TASK DESCRIPTION: The listing must be reproduced in full, exactly as it stands.
#### COLLECTED DATA ####
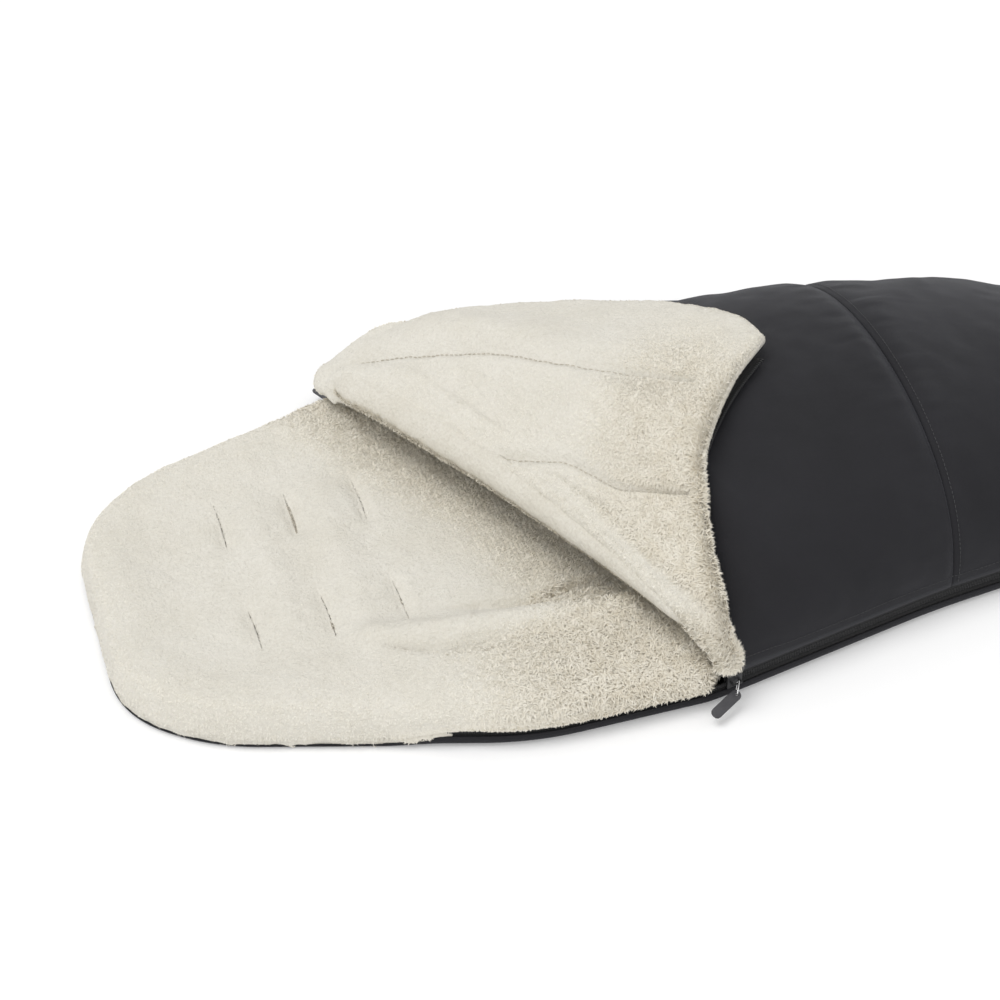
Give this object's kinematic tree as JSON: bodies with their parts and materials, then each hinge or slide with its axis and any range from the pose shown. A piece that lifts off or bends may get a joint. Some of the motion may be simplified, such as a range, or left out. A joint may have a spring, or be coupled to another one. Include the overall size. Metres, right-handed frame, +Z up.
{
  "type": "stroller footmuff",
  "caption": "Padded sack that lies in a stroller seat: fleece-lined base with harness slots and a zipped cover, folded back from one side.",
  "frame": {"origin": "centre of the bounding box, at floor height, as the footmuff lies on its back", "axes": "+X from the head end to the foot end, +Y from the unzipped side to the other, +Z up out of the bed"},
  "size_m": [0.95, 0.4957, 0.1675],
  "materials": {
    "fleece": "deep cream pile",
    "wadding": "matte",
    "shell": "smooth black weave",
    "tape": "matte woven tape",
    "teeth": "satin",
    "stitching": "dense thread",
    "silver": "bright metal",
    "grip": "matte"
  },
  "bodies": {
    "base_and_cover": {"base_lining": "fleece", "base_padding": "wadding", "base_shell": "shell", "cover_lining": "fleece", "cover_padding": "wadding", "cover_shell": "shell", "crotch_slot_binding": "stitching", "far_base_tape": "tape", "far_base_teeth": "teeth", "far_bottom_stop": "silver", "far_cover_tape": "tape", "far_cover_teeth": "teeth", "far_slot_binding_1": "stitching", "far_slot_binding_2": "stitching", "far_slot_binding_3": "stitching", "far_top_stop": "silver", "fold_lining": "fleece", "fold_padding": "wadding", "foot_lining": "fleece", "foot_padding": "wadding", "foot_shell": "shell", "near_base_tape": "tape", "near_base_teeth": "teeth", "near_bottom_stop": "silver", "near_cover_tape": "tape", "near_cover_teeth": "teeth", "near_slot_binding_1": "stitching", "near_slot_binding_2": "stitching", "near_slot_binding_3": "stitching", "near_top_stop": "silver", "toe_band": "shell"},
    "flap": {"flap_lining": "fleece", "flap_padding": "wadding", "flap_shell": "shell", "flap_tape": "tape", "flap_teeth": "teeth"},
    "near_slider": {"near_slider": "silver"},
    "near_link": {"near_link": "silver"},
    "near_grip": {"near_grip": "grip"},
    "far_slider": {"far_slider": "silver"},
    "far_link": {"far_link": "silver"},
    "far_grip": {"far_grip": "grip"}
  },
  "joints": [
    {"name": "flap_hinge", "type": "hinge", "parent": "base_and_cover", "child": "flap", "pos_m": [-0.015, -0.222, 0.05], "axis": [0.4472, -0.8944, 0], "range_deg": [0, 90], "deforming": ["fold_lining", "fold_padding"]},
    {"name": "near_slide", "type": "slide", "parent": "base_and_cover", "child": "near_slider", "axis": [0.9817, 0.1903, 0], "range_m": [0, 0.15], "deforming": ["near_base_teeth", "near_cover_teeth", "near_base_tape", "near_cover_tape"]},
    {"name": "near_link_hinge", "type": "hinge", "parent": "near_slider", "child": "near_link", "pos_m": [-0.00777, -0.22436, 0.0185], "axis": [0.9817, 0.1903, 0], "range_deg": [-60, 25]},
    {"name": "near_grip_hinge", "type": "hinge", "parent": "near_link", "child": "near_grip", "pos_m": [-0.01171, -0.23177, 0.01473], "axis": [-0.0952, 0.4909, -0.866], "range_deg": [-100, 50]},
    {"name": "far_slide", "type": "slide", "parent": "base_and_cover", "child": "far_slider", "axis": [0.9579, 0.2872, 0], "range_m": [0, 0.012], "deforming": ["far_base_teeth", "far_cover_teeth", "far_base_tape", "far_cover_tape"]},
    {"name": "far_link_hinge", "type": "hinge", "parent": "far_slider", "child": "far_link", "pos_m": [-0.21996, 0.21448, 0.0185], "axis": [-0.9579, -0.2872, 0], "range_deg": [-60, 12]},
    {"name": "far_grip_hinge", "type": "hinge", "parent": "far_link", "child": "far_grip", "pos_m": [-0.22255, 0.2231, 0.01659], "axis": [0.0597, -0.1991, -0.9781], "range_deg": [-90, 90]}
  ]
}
####
SOLUTION:
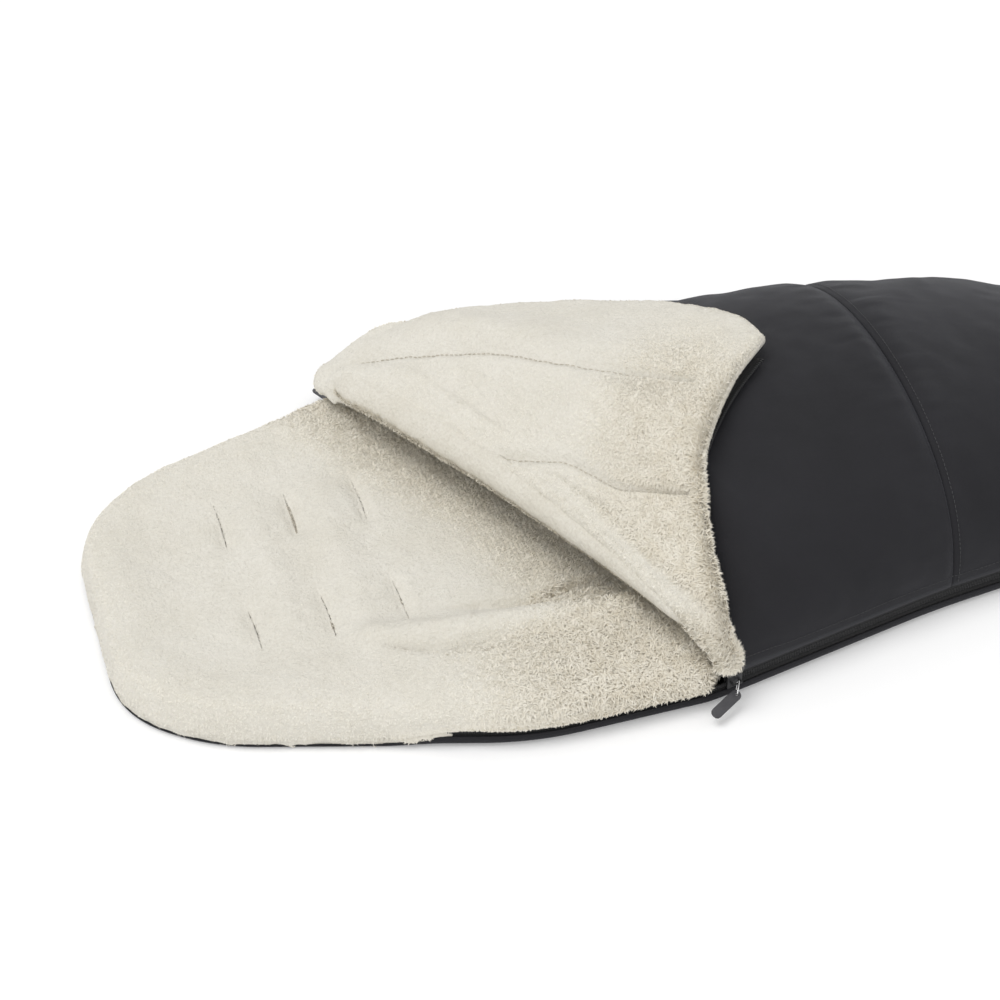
Give this object's kinematic tree as JSON: bodies with their parts and materials, then each hinge or slide with its axis and any range from the pose shown. A piece that lifts off or bends may get a joint. Some of the motion may be simplified, such as a range, or left out. A joint may have a spring, or be coupled to another one. Include the overall size. Metres, right-handed frame, +Z up.
{
  "type": "stroller footmuff",
  "caption": "Padded sack that lies in a stroller seat: fleece-lined base with harness slots and a zipped cover, folded back from one side.",
  "frame": {"origin": "centre of the bounding box, at floor height, as the footmuff lies on its back", "axes": "+X from the head end to the foot end, +Y from the unzipped side to the other, +Z up out of the bed"},
  "size_m": [0.95, 0.4957, 0.1675],
  "materials": {
    "fleece": "deep cream pile",
    "wadding": "matte",
    "shell": "smooth black weave",
    "tape": "matte woven tape",
    "teeth": "satin",
    "stitching": "dense thread",
    "silver": "bright metal",
    "grip": "matte"
  },
  "bodies": {
    "base_and_cover": {"base_lining": "fleece", "base_padding": "wadding", "base_shell": "shell", "cover_lining": "fleece", "cover_padding": "wadding", "cover_shell": "shell", "crotch_slot_binding": "stitching", "far_base_tape": "tape", "far_base_teeth": "teeth", "far_bottom_stop": "silver", "far_cover_tape": "tape", "far_cover_teeth": "teeth", "far_slot_binding_1": "stitching", "far_slot_binding_2": "stitching", "far_slot_binding_3": "stitching", "far_top_stop": "silver", "fold_lining": "fleece", "fold_padding": "wadding", "foot_lining": "fleece", "foot_padding": "wadding", "foot_shell": "shell", "near_base_tape": "tape", "near_base_teeth": "teeth", "near_bottom_stop": "silver", "near_cover_tape": "tape", "near_cover_teeth": "teeth", "near_slot_binding_1": "stitching", "near_slot_binding_2": "stitching", "near_slot_binding_3": "stitching", "near_top_stop": "silver", "toe_band": "shell"},
    "flap": {"flap_lining": "fleece", "flap_padding": "wadding", "flap_shell": "shell", "flap_tape": "tape", "flap_teeth": "teeth"},
    "near_slider": {"near_slider": "silver"},
    "near_link": {"near_link": "silver"},
    "near_grip": {"near_grip": "grip"},
    "far_slider": {"far_slider": "silver"},
    "far_link": {"far_link": "silver"},
    "far_grip": {"far_grip": "grip"}
  },
  "joints": [
    {"name": "flap_hinge", "type": "hinge", "parent": "base_and_cover", "child": "flap", "pos_m": [-0.015, -0.222, 0.05], "axis": [0.4472, -0.8944, 0], "range_deg": [0, 90], "deforming": ["fold_lining", "fold_padding"]},
    {"name": "near_slide", "type": "slide", "parent": "base_and_cover", "child": "near_slider", "axis": [0.9817, 0.1903, 0], "range_m": [0, 0.15], "deforming": ["near_base_teeth", "near_cover_teeth", "near_base_tape", "near_cover_tape"]},
    {"name": "near_link_hinge", "type": "hinge", "parent": "near_slider", "child": "near_link", "pos_m": [-0.00777, -0.22436, 0.0185], "axis": [0.9817, 0.1903, 0], "range_deg": [-60, 25]},
    {"name": "near_grip_hinge", "type": "hinge", "parent": "near_link", "child": "near_grip", "pos_m": [-0.01171, -0.23177, 0.01473], "axis": [-0.0952, 0.4909, -0.866], "range_deg": [-100, 50]},
    {"name": "far_slide", "type": "slide", "parent": "base_and_cover", "child": "far_slider", "axis": [0.9579, 0.2872, 0], "range_m": [0, 0.012], "deforming": ["far_base_teeth", "far_cover_teeth", "far_base_tape", "far_cover_tape"]},
    {"name": "far_link_hinge", "type": "hinge", "parent": "far_slider", "child": "far_link", "pos_m": [-0.21996, 0.21448, 0.0185], "axis": [-0.9579, -0.2872, 0], "range_deg": [-60, 12]},
    {"name": "far_grip_hinge", "type": "hinge", "parent": "far_link", "child": "far_grip", "pos_m": [-0.22255, 0.2231, 0.01659], "axis": [0.0597, -0.1991, -0.9781], "range_deg": [-90, 90]}
  ]
}